Heuristic:ArroyoSystems Arroyo Checkpoint Interval Tuning
| Knowledge Sources | |
|---|---|
| Domains | Optimization, Stream_Processing |
| Last Updated | 2026-02-08 08:00 GMT |
Overview
Checkpoint interval tuning heuristic: the default 10-second interval balances state consistency against I/O overhead, with compaction available to manage accumulated checkpoint files.
Description
Arroyo uses periodic checkpointing (Chandy-Lamport style barrier propagation) to capture consistent distributed snapshots of pipeline state. The checkpoint interval determines how frequently these snapshots are taken. Each checkpoint involves barrier propagation through the dataflow graph, state serialization to Parquet format, and upload to object storage. The interval directly affects recovery time (lower = less work to replay), storage costs (lower = more checkpoint files), and throughput (lower = more I/O overhead).
Usage
Apply this heuristic when tuning pipeline performance or configuring recovery guarantees. If you observe high checkpoint overhead (visible in metrics), increase the interval. If you need faster recovery from failures, decrease the interval. For exactly-once sink delivery via two-phase commit, the checkpoint interval also determines the commit frequency.
The Insight (Rule of Thumb)
- Action: Set `default-checkpoint-interval` in configuration or use `ARROYO__DEFAULT_CHECKPOINT_INTERVAL` environment variable.
- Value: Default is `10s`. Range: 1s (aggressive) to 5m (relaxed). Typical production: 10s-60s.
- Trade-off: Lower interval = faster recovery + more I/O overhead + more storage. Higher interval = less overhead + slower recovery + potential data replay on failure.
- Compaction: Enable `pipeline.compaction.enabled = true` with `checkpoints-to-compact = 4` to merge small checkpoint files and reduce storage fragmentation.
Reasoning
Each checkpoint triggers:
- Barrier injection at sources
- Barrier alignment at multi-input operators
- State serialization (Parquet) at every stateful operator
- Upload to object storage
- Coordination acknowledgment at the controller
For pipelines with large state (e.g., windowed aggregations with many keys), the serialization and upload phases dominate. The 10-second default provides a good balance for typical workloads. The compaction feature (disabled by default) can merge multiple small checkpoint files to reduce the number of files in object storage.
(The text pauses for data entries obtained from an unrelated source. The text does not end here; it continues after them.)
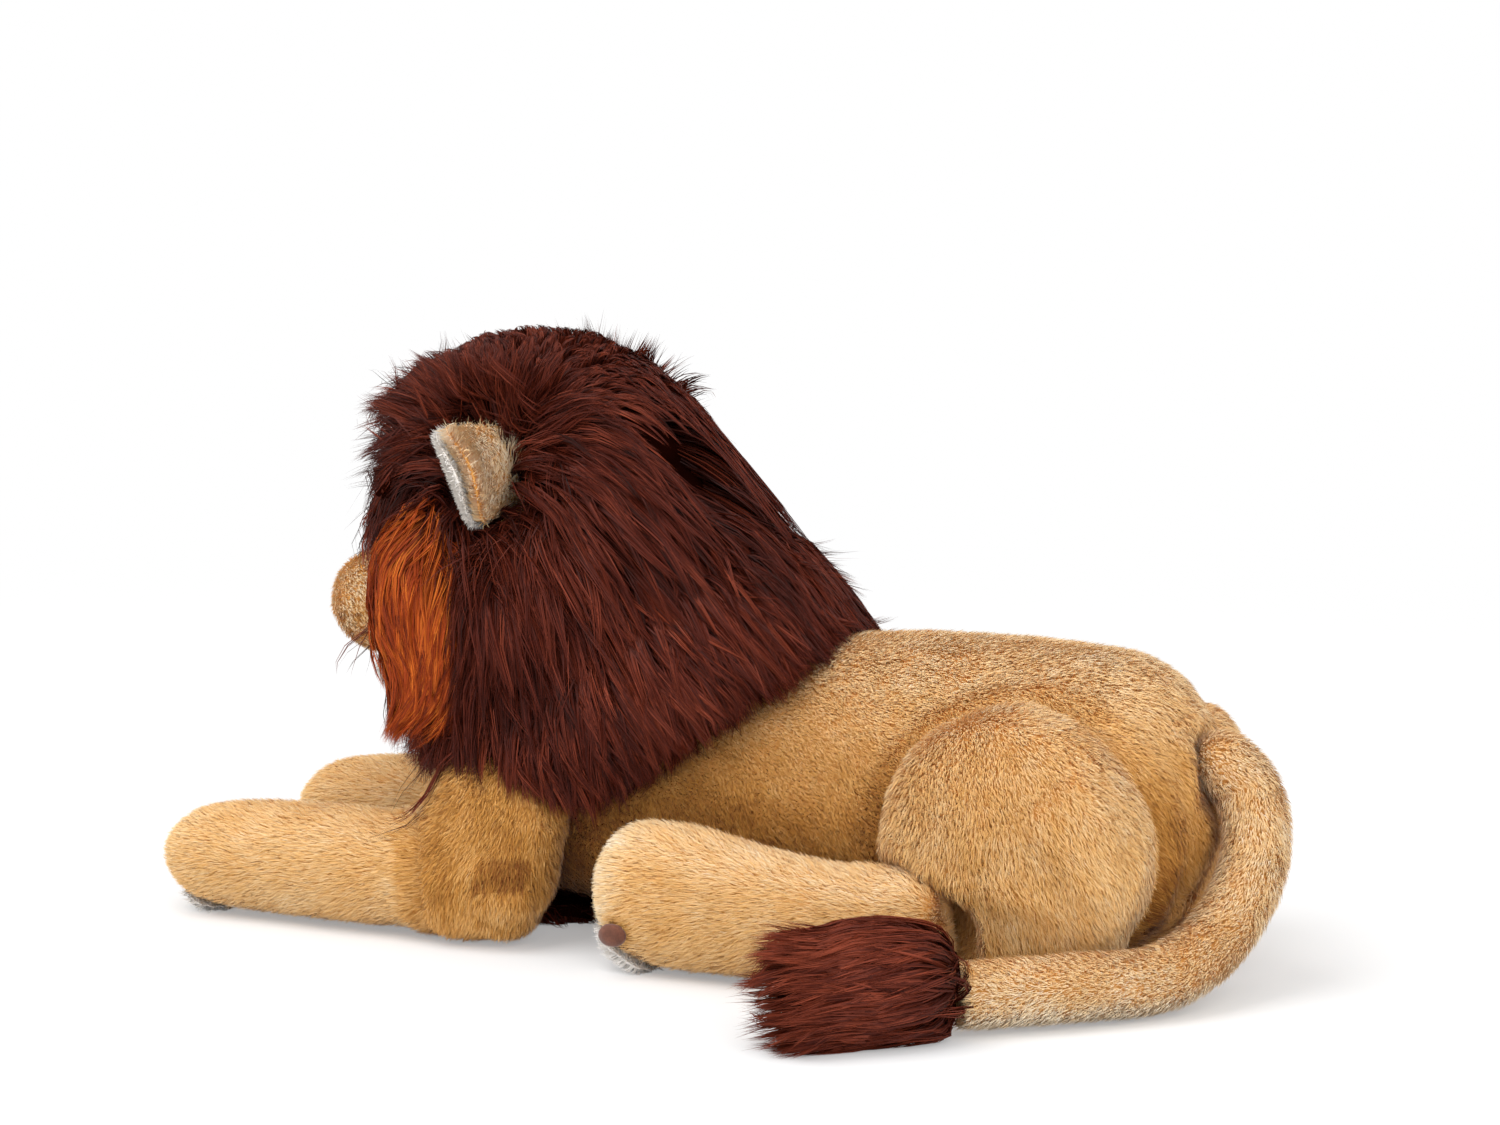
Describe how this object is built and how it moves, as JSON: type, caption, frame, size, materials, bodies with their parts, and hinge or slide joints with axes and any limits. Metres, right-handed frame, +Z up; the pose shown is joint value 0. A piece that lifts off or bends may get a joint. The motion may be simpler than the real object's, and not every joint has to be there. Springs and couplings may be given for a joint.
{
  "type": "plush lion",
  "caption": "Stuffed plush lion lying on its belly: long-pile mane, stretched forelegs, folded hind legs and a tail with a tuft curled to its left",
  "frame": {"origin": "centre of the bounding box, on the floor", "axes": "+X from the head to the tail, +Y to the lion's right side, +Z up"},
  "size_m": [0.473, 0.2826, 0.239],
  "materials": {
    "golden_pile": "matte",
    "light_pile": "matte",
    "white_pile": "matte",
    "mane_pile": "matte",
    "rust_pile": "matte",
    "suede": "matte",
    "eye_plastic": "gloss",
    "washer_plastic": "satin",
    "stuffing": "matte"
  },
  "bodies": {
    "torso": {"body_filling": "stuffing", "body_skin": "golden_pile", "chest_hair": "mane_pile", "mane_ruff": "mane_pile", "thigh_filling_left": "stuffing", "thigh_filling_right": "stuffing", "thigh_skin_left": "golden_pile", "thigh_skin_right": "golden_pile", "upper_foreleg_filling_left": "stuffing", "upper_foreleg_filling_right": "stuffing", "upper_foreleg_skin_left": "golden_pile", "upper_foreleg_skin_right": "golden_pile"},
    "head": {"cheek_hair_left": "rust_pile", "cheek_hair_right": "rust_pile", "chin": "white_pile", "eye_left": "eye_plastic", "eye_right": "eye_plastic", "eye_washer_left": "washer_plastic", "eye_washer_right": "washer_plastic", "head_filling": "stuffing", "head_skin": "golden_pile", "mane_crown": "mane_pile", "muzzle_pad_left": "golden_pile", "muzzle_pad_right": "golden_pile", "nose": "suede", "snout_gusset": "golden_pile"},
    "ear_left": {"ear_back_left": "golden_pile", "ear_lining_left": "white_pile"},
    "ear_right": {"ear_back_right": "golden_pile", "ear_lining_right": "white_pile"},
    "foreleg_left": {"foreleg_filling_left": "stuffing", "foreleg_skin_left": "golden_pile", "paw_sole_left": "white_pile"},
    "foreleg_right": {"foreleg_filling_right": "stuffing", "foreleg_skin_right": "golden_pile", "paw_sole_right": "white_pile"},
    "hind_foot_left": {"hind_foot_filling_left": "stuffing", "hind_foot_skin_left": "light_pile", "hind_foot_sole_left": "white_pile", "toe_patch_left": "suede"},
    "hind_foot_right": {"hind_foot_filling_right": "stuffing", "hind_foot_skin_right": "light_pile", "hind_foot_sole_right": "white_pile", "toe_patch_right": "suede"},
    "tail": {"tail_filling": "stuffing", "tail_skin": "golden_pile", "tail_tuft": "mane_pile"}
  },
  "joints": [
    {"name": "head_turn", "type": "hinge", "parent": "torso", "child": "head", "pos_m": [-0.0895, 0.03878, 0.15], "axis": [0, 0, 1], "range_deg": [-12, 12], "stiffness_Nm_per_rad": 0.6},
    {"name": "ear_fold_left", "type": "hinge", "parent": "head", "child": "ear_left", "pos_m": [-0.083, 0.00078, 0.191], "axis": [-0.4067, 0, 0.9135], "range_deg": [-18, 18], "stiffness_Nm_per_rad": 0.02},
    {"name": "ear_fold_right", "type": "hinge", "parent": "head", "child": "ear_right", "pos_m": [-0.083, 0.07678, 0.191], "axis": [-0.4067, 0, 0.9135], "range_deg": [-18, 18], "stiffness_Nm_per_rad": 0.02},
    {"name": "foreleg_lift_left", "type": "hinge", "parent": "torso", "child": "foreleg_left", "pos_m": [-0.0985, -0.01919, 0.0265], "axis": [0, 1, 0], "range_deg": [0, 12], "stiffness_Nm_per_rad": 0.25},
    {"name": "foreleg_lift_right", "type": "hinge", "parent": "torso", "child": "foreleg_right", "pos_m": [-0.0985, 0.09675, 0.0265], "axis": [0, 1, 0], "range_deg": [0, 12], "stiffness_Nm_per_rad": 0.25},
    {"name": "hind_foot_lift_left", "type": "hinge", "parent": "torso", "child": "hind_foot_left", "pos_m": [0.1095, -0.03822, 0.02598], "axis": [0, 1, 0], "range_deg": [0, 10], "stiffness_Nm_per_rad": 0.25},
    {"name": "hind_foot_lift_right", "type": "hinge", "parent": "torso", "child": "hind_foot_right", "pos_m": [0.1095, 0.11578, 0.02598], "axis": [0, 1, 0], "range_deg": [0, 10], "stiffness_Nm_per_rad": 0.25},
    {"name": "tail_swing", "type": "hinge", "parent": "torso", "child": "tail", "pos_m": [0.2035, 0.03878, 0.086], "axis": [0, 0, 1], "range_deg": [0, 45], "stiffness_Nm_per_rad": 0.08}
  ]
}
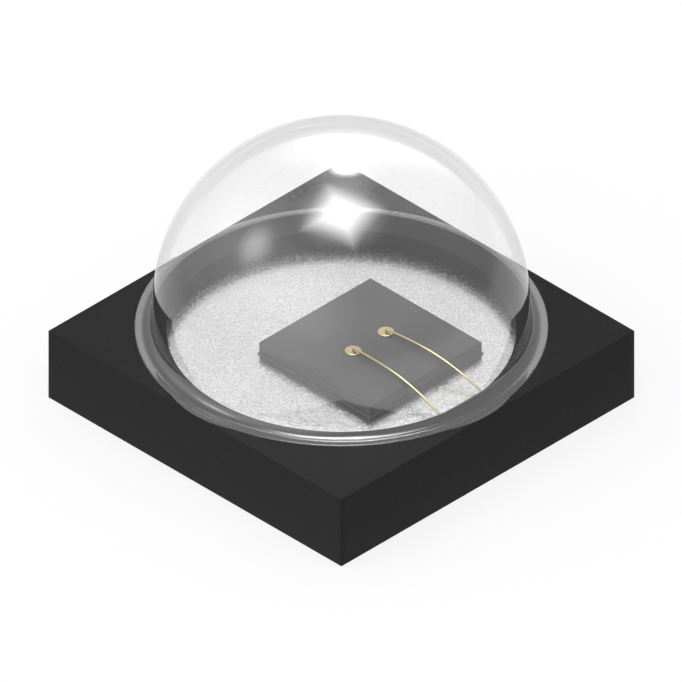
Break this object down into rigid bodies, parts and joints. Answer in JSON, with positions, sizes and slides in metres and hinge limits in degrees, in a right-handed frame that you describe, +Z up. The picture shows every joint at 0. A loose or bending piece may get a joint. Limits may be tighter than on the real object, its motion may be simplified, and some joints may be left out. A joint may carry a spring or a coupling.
{
  "type": "infrared emitter diode",
  "caption": "Square black surface-mount package with a clear domed lens over a silver pocket that holds a chip and gold bond wires.",
  "frame": {"origin": "middle of the solder side, on the plane on which the package rests", "axes": "+Z up through the dome; +X towards the outer pad of the wire lead; +Y completes the right-handed frame"},
  "size_m": [0.0038, 0.0038, 0.0027],
  "materials": {
    "moulding_compound": "matt black moulded epoxy",
    "plated_lead": "satin silver plating",
    "die_attach": "grey solder layer",
    "chip": "dark grey polished semiconductor",
    "gold_wire": "bright gold",
    "clear_lens": "clear glossy cast silicone"
  },
  "bodies": {
    "root": {"package_body": "moulding_compound", "die_lead": "plated_lead", "wire_lead": "plated_lead", "die_attach": "die_attach", "emitter_chip": "chip", "bond_wire_front": "gold_wire", "bond_wire_back": "gold_wire", "lens": "clear_lens"}
  },
  "joints": []
}
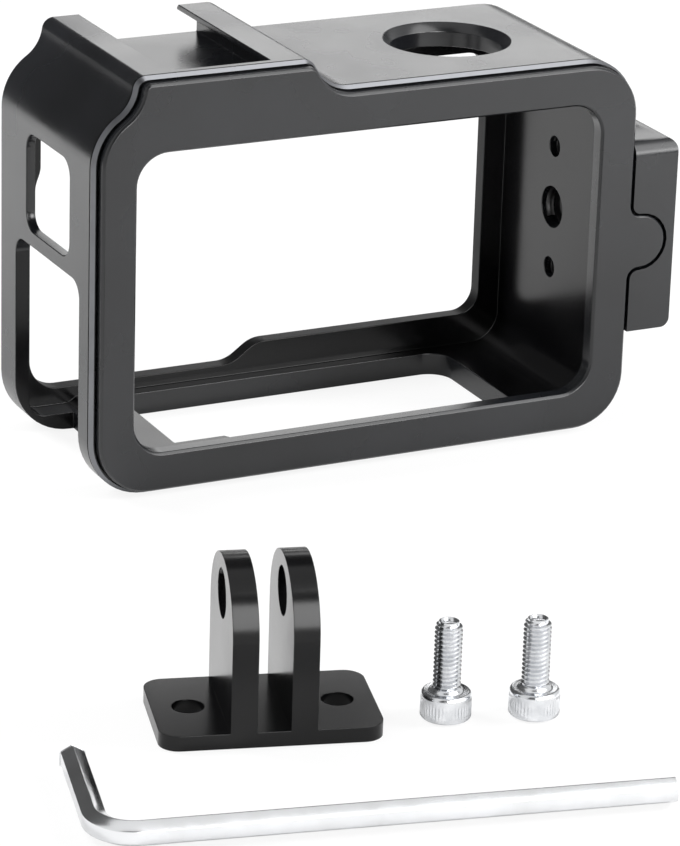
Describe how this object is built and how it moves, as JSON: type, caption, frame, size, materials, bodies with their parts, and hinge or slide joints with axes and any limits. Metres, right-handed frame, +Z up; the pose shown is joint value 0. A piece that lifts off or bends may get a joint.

The healthy-duration setting (default 2m) interacts with checkpointing: after 2 minutes of healthy operation, the restart counter resets. This means checkpoint intervals much longer than 2 minutes could result in significant state loss during recovery.
Code Evidence
Default configuration from `default.toml:1-2`:
checkpoint-url = "/tmp/arroyo/checkpoints"
default-checkpoint-interval = "10s"
Compaction configuration from `default.toml:17-19`:
[pipeline.compaction]
enabled = false
checkpoints-to-compact = 4
Checkpoint trigger from `job_controller/mod.rs:843-850`:
// Checkpoint is triggered on a timer interval
// configured via default-checkpoint-interval